Tilt and Slide Window – a window where the sash tilts inward at the top and slides behind the fixed pane.

Tilt and Turn Window – A window that can either turn inward at the top, or can open inward by a hinge at the side.

Transom Window – A window above a door. If it’s an exterior door, the transom is usually fixed. Interior doors usually have transoms that open by top of bottom hinges, or by hinges at the middle of the sides. They were used to provide ventilation in the days before air conditioning and forced air heating.

Jalousie Window – Also known as a louvered window, this window is comprised of glass slats set in metal clips that flip open and closed like a shutter. Common in tropical areas.

Clerestory Window – a vertical window set high in a wall or roof. Usually grouped in multiples, they let in light without providing a view.

Skylight – A flat or sloped window set high into a roof, that is not easily accessed from the ground.

Roof Window – A sloped window built into the roof, but is easily reachable.

Roof Lantern/Cupola – A multi-paned glass structure that looks like a small building, set on a roof to let in light.

Bay Window – a window with three panels, set at different angles, that protrudes from the exterior wall.

Oriel Window – A many paneled window, most typically seen on Tudor-style homes. They project from the wall, but do not extend to the ground and are held up by brackets and corbels.

Thermal Window – Large semi-circular windows which are usually divided into 3 sections, or “lights” by 2 vertical strips called mullions.

Fixed Window – A window that cannot be opened.

Picture Window – A large fixed window, designed to provide unobstructed views.

Divided-light or Multi-lit Windows – A window with small panes of glass divided by small bars of wood or lead, called muntins. This type of window was most often used until the early 20th century in single and double-hung sash windows, as large panes of glass were not available, and is still a very popular choice today. Nowadays, glazing bars tend to be more decorative, separating windows into smaller panes dictated by the architectural style desired. They are typically made of wood, but occasionally lead will be used for more intricate patterns.
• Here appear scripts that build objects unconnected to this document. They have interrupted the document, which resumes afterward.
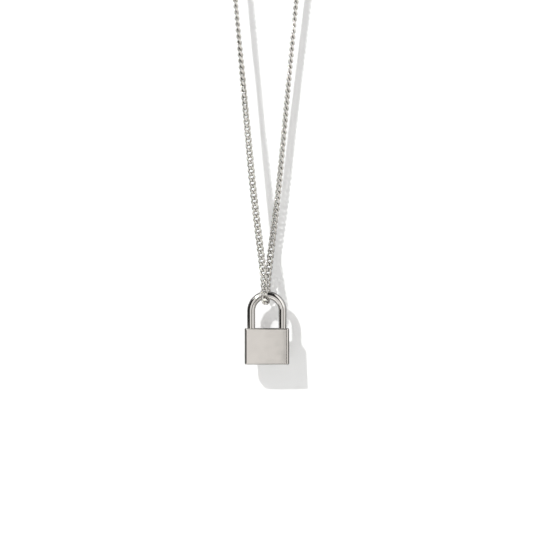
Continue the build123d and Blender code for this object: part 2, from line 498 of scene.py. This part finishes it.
def makeChainTree():
    tree = bpy.data.node_groups.new("curbChain", "GeometryNodeTree")
    tree.interface.new_socket("Geometry", in_out="INPUT", socket_type="NodeSocketGeometry")
    for name, value in chain.items():
        kind = "NodeSocketInt" if isinstance(value, int) else "NodeSocketFloat"
        tree.interface.new_socket(name, in_out="INPUT", socket_type=kind).default_value = value
    tree.interface.new_socket("Metal", in_out="INPUT", socket_type="NodeSocketMaterial")
    tree.interface.new_socket("Geometry", in_out="OUTPUT", socket_type="NodeSocketGeometry")
    taken = newNode(tree, "NodeGroupInput").outputs
    width, length = taken["Half Width"], taken["Half Length"]
    # an oval of wire, twisted along its length: both ends cross the flat, opposite ways
    ring = newNode(
        tree, "GeometryNodeCurvePrimitiveCircle", {"Resolution": taken["Link Sides"], "Radius": 1.0},
    )
    spot = newNode(tree, "GeometryNodeInputPosition").outputs[0]
    flat = newNode(tree, "ShaderNodeSeparateXYZ", {0: spot}).outputs
    oval = []
    for axis in ("X", "Y"):
        swelled = calculate(tree, "POWER", calculate(tree, "ABSOLUTE", flat[axis]), taken["Fullness"])
        oval.append(calculate(tree, "MULTIPLY", swelled, calculate(tree, "SIGN", flat[axis])))
    across = calculate(tree, "MULTIPLY", oval[0], width)
    twist = calculate(tree, "MULTIPLY", oval[1], taken["End Twist"])
    back = calculate(tree, "MULTIPLY", across, -1.0)
    twisted = newNode(
        tree, "ShaderNodeCombineXYZ",
        {
            "X": calculate(tree, "MULTIPLY", across, calculate(tree, "COSINE", twist)),
            "Y": calculate(tree, "MULTIPLY", back, calculate(tree, "SINE", twist)),
            "Z": calculate(tree, "MULTIPLY", oval[1], length),
        },
    )
    bent = newNode(
        tree, "GeometryNodeSetPosition",
        {"Geometry": ring.outputs["Curve"], "Position": twisted.outputs[0]},
    )
    wire = newNode(
        tree, "GeometryNodeCurvePrimitiveCircle",
        {"Resolution": taken["Wire Sides"], "Radius": taken["Wire Radius"]},
    )
    link = newNode(
        tree, "GeometryNodeCurveToMesh",
        {"Curve": bent.outputs[0], "Profile Curve": wire.outputs["Curve"]},
    )
    smooth = newNode(tree, "GeometryNodeSetShadeSmooth", {"Geometry": link.outputs[0]})
    run = newNode(tree, "GeometryNodeInputNamedAttribute", {"Name": "run"}, data_type="FLOAT_VECTOR")
    facing = newNode(
        tree, "GeometryNodeInputNamedAttribute", {"Name": "facing"}, data_type="FLOAT_VECTOR",
    )
    lie = newNode(
        tree, "FunctionNodeAxesToRotation",
        {"Primary Axis": run.outputs["Attribute"], "Secondary Axis": facing.outputs["Attribute"]},
        primary_axis="Z", secondary_axis="Y",
    )
    placed = newNode(
        tree, "GeometryNodeInstanceOnPoints",
        {"Points": taken["Geometry"], "Instance": smooth.outputs[0], "Rotation": lie.outputs[0]},
    )
    slack = newNode(tree, "FunctionNodeRandomValue", {"Seed": taken["Seed"]}, data_type="FLOAT_VECTOR")
    lowPlay = calculate(tree, "MULTIPLY", taken["Play"], -1.0)
    vectors = [socket for socket in slack.inputs if socket.type == "VECTOR"]
    for socket, amount in zip(vectors, (lowPlay, taken["Play"])):
        even = newNode(tree, "ShaderNodeCombineXYZ", {"X": amount, "Y": amount, "Z": amount})
        tree.links.new(even.outputs[0], socket)
    turn = newNode(tree, "FunctionNodeEulerToRotation")
    angles = [socket for socket in slack.outputs if socket.type == "VECTOR"][0]
    tree.links.new(angles, turn.inputs[0])
    loose = newNode(
        tree, "GeometryNodeRotateInstances",
        {"Instances": placed.outputs[0], "Rotation": turn.outputs[0]},
    )
    real = newNode(tree, "GeometryNodeRealizeInstances", {"Geometry": loose.outputs[0]})
    dressed = newNode(
        tree, "GeometryNodeSetMaterial", {"Geometry": real.outputs[0], "Material": taken["Metal"]},
    )
    newNode(tree, "NodeGroupOutput", {"Geometry": dressed.outputs[0]})
    return tree


lies = [lieOf(solid) for solid in splitSolids(cadTriangles("chain"))]
placesMesh = bpy.data.meshes.new("linkPlaces")
placesMesh.from_pydata([tuple(centre) for centre, axes in lies], [], [])
for name, axis in (("run", 2), ("facing", 0)):
    stored = placesMesh.attributes.new(name, "FLOAT_VECTOR", "POINT")
    stored.data.foreach_set("vector", [value for centre, axes in lies for value in axes[axis]])
linkPlaces = bpy.data.objects.new("linkPlaces", placesMesh)
bpy.context.scene.collection.objects.link(linkPlaces)
chainTree = makeChainTree()
bending = linkPlaces.modifiers.new("curbChain", "NODES")
bending.node_group = chainTree
items = chainTree.interface.items_tree
sockets = {item.name: item.identifier for item in items if item.in_out == "INPUT"}
for name, value in chain.items():
    bending[sockets[name]] = value
bending[sockets["Metal"]] = chainMetal
evaluated = linkPlaces.evaluated_get(bpy.context.evaluated_depsgraph_get())
chainMesh = bpy.data.meshes.new_from_object(evaluated)
linkPlaces.modifiers.remove(bending)
bpy.data.objects.remove(linkPlaces)
chainMesh.name = "curbChain"
curbChain = bpy.data.objects.new("curbChain", chainMesh)
bpy.context.scene.collection.objects.link(curbChain)
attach(curbChain, "necklace")
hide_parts("chain")
print("chain linked:", len(lies), "links,", len(chainMesh.polygons), "faces")


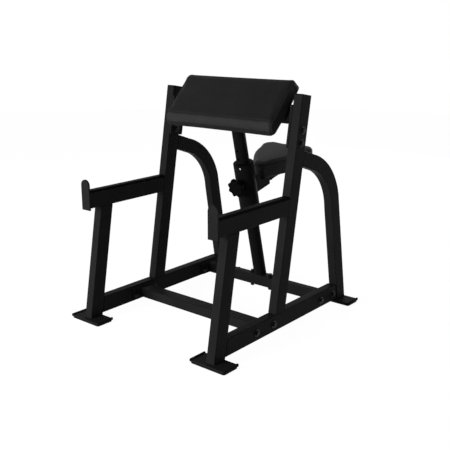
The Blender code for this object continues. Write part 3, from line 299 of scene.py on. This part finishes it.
def colour_by(tree, shader, factor, dark, light):
    """The base colour runs from dark to light with a pattern."""
    ramp = add_node(tree, "ShaderNodeValToRGB")
    ramp.color_ramp.elements[0].position = RAMP_LOW
    ramp.color_ramp.elements[0].color = (*dark, 1.0)
    ramp.color_ramp.elements[1].position = RAMP_HIGH
    ramp.color_ramp.elements[1].color = (*light, 1.0)
    tree.links.new(factor, ramp.inputs["Fac"])
    tree.links.new(ramp.outputs["Color"], shader.inputs["Base Color"])


def spread_over(tree, factor, low, high, target):
    """Drives a socket from low to high with a factor."""
    spread = add_node(tree, "ShaderNodeMapRange")
    spread.inputs["To Min"].default_value = low
    spread.inputs["To Max"].default_value = high
    tree.links.new(factor, spread.inputs["Value"])
    tree.links.new(spread.outputs["Result"], target)


def roughness_by(tree, shader, factor, low, high):
    spread_over(tree, factor, low, high, shader.inputs["Roughness"])


def bump_by(tree, shader, height, distance, strength, under=None):
    """Adds a bump, on top of an earlier one where that is given."""
    bump = add_node(tree, "ShaderNodeBump", Strength=strength, Distance=distance)
    tree.links.new(height, bump.inputs["Height"])
    if under:
        tree.links.new(under.outputs["Normal"], bump.inputs["Normal"])
    tree.links.new(bump.outputs["Normal"], shader.inputs["Normal"])
    return bump


def powder_coat(name, dark, light):
    """Satin black powder coat with a fine orange peel."""
    made, tree, shader = start_material(name, 0.44, specular=0.012)
    colour_by(tree, shader, noise(tree, 7.0, 4.0), (dark, dark, dark * 1.03),
              (light, light, light * 1.02))
    roughness_by(tree, shader, noise(tree, 160.0, 3.0), 0.36, 0.54)
    peel = bump_by(tree, shader, noise(tree, 900.0, 1.0), 0.00025, 0.5)
    bump_by(tree, shader, noise(tree, 60.0, 1.0), 0.0006, 0.3, peel)
    return made


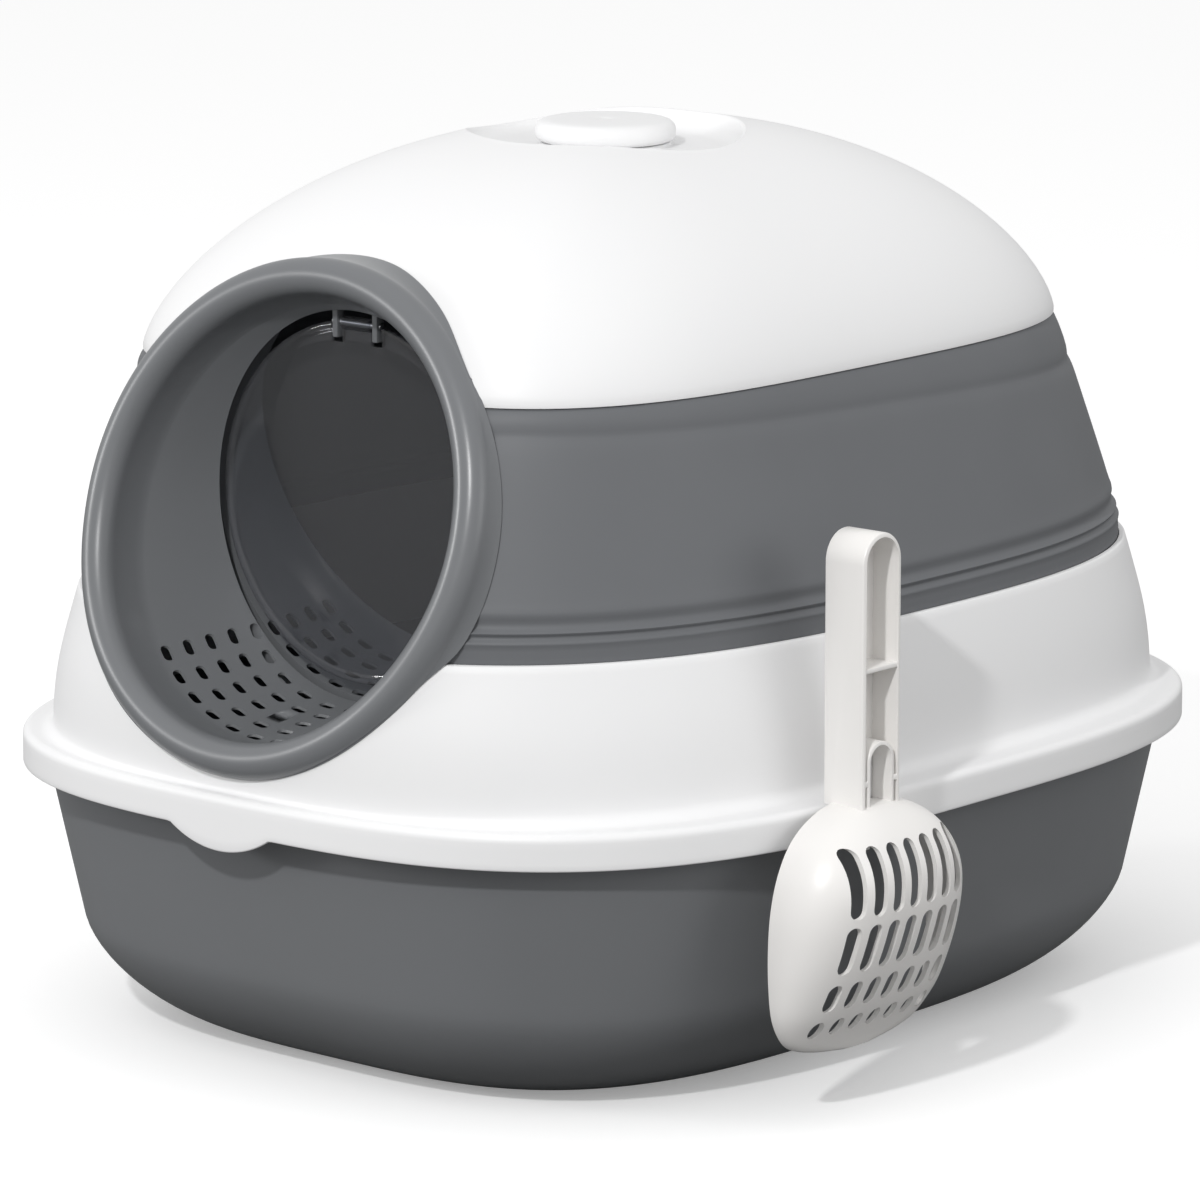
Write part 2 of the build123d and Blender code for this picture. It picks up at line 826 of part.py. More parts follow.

Emergency Exit, or Egress Windows – A window big enough and low enough so that people can escape through the opening in case of an emergency, such as a fire. Many municipalities have specific building codes regarding these windows.

Stained Glass Windows – A window made of colored pieces of glass, held together by lead glazing bars, and usually depicting a scene. Very popular in Victiorian homes and in churches.

Palladian Windows – Large, shaped windows that provide a focal point in a room.

Super Window – A highly insulating window with an extremely low heat loss.

Replacement Window - The term “replacement window” means a window with a nailing fin designed to slip inside an existing window opening from the inside, after the old sashes are removed.

New Construction Window – A window with a nailing fin designed to be inserted through a rough opening from the outside before installing siding and inside mouldings.

Why replace your windows?

Original builder grade windows are cheap and ill-fitting, made from poor-quality materials. They can be hard to open, due to inferior tracks and balance rails. The locks may be misaligned, which can make a home a target for burglars. All of our windows are installed with safety and security in mind.

Studies have found that at on average, at least 20% of heating energy is lost and 40% of cooling demand is gained through windows. Single-paned windows offer no solar heat gain protection. Aluminum clad-windows have no thermal break. When the outside frame gets hot, so does the inside frame.

Frame and Sash Construction - Frames and sashes can be made of the following materials:

*Vinyl and Fiberglass frames have not been around long enough to fully assess their long term durability. Because vinyl is not as strong as other frames, some are reinforced with metal, which reduces the thermal efficiency of a vinyl window frame.

**Modern metal window frames typically consist of two surfaces separated by a thermal break made of an insulating spacer material. While this can double thermal resistance, it is still less than half of that of other frames.

Composites may be used to obtain the looks of one material with the functional benefits of another.


Glazing and filling

Windows can be a significant source of heat transfer, therefore, insulated glazing units consist of two or more panes to reduce the heat transfer.

Low-emissivity coated panes reduce heat transfer by radiation, which, depending on which surface is coated, helps prevent heat loss in cold climates or heat gains in warm climates.

High thermal resistance can be obtained by filling the insulated glazing units with a gas like argon or krypton, which reduces conductive heat transfer due to their low thermal conductivity. Window performance depends on good window seals and fastidious frame production to prevent air entry and consequently, loss of efficiency.